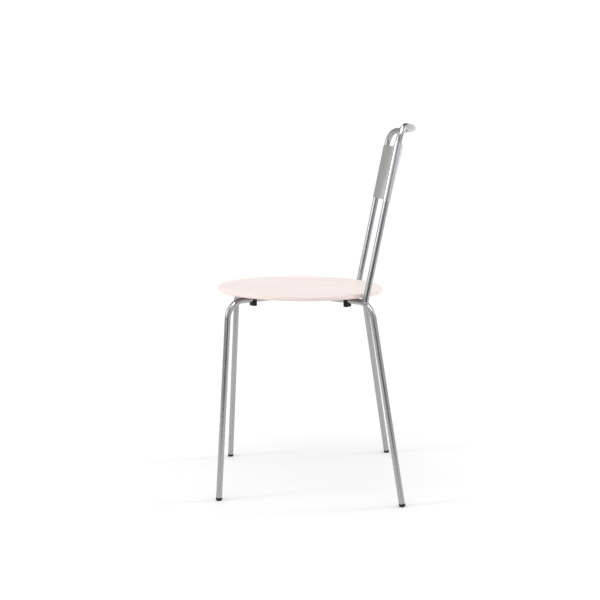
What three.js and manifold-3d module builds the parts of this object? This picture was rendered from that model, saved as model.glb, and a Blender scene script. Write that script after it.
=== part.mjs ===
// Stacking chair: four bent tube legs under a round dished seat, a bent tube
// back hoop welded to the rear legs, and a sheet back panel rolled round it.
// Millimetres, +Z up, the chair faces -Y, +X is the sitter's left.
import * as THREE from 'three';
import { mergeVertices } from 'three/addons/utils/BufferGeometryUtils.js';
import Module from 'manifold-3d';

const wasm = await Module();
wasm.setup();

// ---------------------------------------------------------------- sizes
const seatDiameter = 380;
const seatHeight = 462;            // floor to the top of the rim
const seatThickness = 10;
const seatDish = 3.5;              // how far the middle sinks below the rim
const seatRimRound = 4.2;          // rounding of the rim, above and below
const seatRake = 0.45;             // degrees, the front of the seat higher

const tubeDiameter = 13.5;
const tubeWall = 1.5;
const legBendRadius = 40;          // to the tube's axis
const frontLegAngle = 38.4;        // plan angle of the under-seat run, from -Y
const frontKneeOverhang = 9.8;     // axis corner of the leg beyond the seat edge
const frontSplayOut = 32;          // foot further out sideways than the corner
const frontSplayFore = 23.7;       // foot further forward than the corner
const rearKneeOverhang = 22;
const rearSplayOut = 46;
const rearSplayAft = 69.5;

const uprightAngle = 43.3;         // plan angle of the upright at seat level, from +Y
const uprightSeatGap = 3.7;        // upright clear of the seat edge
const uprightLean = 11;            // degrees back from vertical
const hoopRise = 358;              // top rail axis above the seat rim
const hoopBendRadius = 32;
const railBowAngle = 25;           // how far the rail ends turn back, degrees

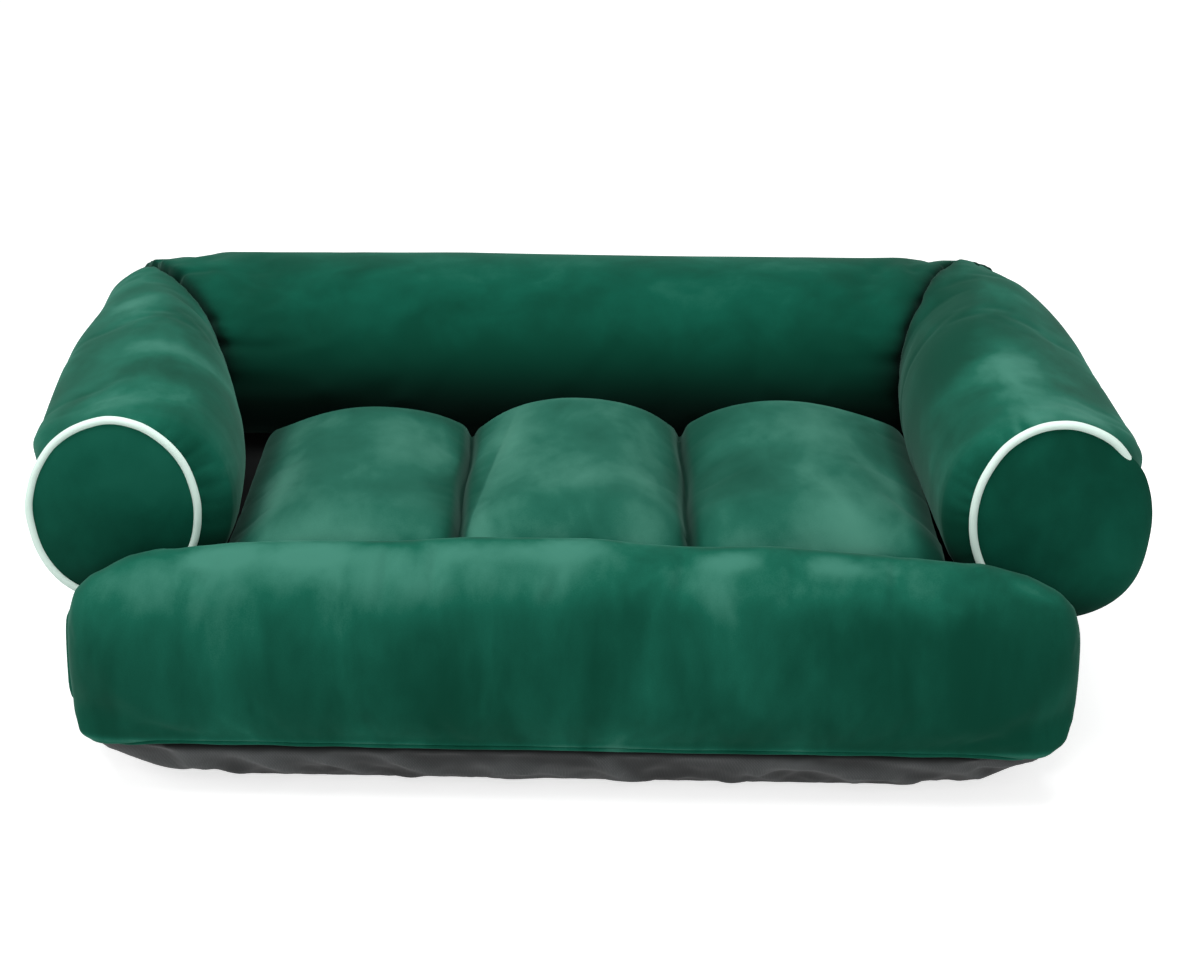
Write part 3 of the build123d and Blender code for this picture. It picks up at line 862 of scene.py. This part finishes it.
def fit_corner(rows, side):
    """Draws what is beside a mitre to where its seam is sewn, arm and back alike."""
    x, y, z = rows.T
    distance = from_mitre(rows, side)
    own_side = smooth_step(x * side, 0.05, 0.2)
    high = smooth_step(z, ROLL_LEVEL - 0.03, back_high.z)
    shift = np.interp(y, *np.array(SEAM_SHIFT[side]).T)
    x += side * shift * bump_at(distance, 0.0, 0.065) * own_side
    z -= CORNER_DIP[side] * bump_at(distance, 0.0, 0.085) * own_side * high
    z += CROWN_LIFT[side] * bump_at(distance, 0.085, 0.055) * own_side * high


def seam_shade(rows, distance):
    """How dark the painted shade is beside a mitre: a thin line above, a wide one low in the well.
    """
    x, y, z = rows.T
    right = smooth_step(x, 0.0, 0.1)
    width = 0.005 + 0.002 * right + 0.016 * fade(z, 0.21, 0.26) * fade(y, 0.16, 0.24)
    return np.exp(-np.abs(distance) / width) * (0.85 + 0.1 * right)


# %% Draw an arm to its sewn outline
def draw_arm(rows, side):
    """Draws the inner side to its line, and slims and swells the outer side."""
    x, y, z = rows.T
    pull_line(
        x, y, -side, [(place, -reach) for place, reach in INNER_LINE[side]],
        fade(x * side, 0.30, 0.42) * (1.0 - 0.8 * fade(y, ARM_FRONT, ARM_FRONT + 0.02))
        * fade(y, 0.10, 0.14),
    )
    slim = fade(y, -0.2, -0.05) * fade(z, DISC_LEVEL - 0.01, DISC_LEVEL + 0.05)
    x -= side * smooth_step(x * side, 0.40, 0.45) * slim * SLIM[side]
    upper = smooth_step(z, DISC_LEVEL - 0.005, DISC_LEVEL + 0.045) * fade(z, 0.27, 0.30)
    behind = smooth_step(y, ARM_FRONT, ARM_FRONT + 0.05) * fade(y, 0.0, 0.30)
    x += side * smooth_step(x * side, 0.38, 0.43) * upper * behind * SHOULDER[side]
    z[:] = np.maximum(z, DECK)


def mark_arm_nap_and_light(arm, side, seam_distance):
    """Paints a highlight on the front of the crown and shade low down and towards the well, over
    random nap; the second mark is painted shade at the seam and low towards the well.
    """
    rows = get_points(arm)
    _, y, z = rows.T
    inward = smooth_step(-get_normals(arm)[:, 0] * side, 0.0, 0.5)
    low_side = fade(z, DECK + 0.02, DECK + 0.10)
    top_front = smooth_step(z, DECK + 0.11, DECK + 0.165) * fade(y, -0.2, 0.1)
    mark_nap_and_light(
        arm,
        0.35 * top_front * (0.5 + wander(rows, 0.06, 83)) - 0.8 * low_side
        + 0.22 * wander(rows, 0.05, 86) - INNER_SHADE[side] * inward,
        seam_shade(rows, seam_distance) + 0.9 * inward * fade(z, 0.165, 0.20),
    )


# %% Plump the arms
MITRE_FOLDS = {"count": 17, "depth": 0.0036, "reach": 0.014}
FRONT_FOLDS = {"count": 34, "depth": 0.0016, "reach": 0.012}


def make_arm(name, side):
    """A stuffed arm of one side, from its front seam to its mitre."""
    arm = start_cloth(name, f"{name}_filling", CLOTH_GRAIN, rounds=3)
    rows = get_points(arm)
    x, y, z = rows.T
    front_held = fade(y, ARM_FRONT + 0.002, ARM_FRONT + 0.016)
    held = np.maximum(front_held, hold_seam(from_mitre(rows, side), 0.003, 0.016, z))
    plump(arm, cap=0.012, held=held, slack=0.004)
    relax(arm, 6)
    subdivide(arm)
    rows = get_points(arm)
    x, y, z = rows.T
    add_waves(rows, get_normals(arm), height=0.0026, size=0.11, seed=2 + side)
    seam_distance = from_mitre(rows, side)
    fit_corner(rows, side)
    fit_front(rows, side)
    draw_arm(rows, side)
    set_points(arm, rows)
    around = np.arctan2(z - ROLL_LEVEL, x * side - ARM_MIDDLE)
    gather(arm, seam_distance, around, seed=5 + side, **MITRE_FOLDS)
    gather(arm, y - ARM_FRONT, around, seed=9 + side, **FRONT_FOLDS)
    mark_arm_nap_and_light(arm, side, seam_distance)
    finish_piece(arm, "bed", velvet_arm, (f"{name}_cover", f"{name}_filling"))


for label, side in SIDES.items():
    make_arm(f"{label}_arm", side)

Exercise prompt
Exactly as written, quote the lines from the one that has "Write part 3" down to the one that has "z += CROWN_LIFT[side]", and include both.

Response to the exercise
Write part 3 of the build123d and Blender code for this picture. It picks up at line 862 of scene.py. This part finishes it.
def fit_corner(rows, side):
    """Draws what is beside a mitre to where its seam is sewn, arm and back alike."""
    x, y, z = rows.T
    distance = from_mitre(rows, side)
    own_side = smooth_step(x * side, 0.05, 0.2)
    high = smooth_step(z, ROLL_LEVEL - 0.03, back_high.z)
    shift = np.interp(y, *np.array(SEAM_SHIFT[side]).T)
    x += side * shift * bump_at(distance, 0.0, 0.065) * own_side
    z -= CORNER_DIP[side] * bump_at(distance, 0.0, 0.085) * own_side * high
    z += CROWN_LIFT[side] * bump_at(distance, 0.085, 0.055) * own_side * high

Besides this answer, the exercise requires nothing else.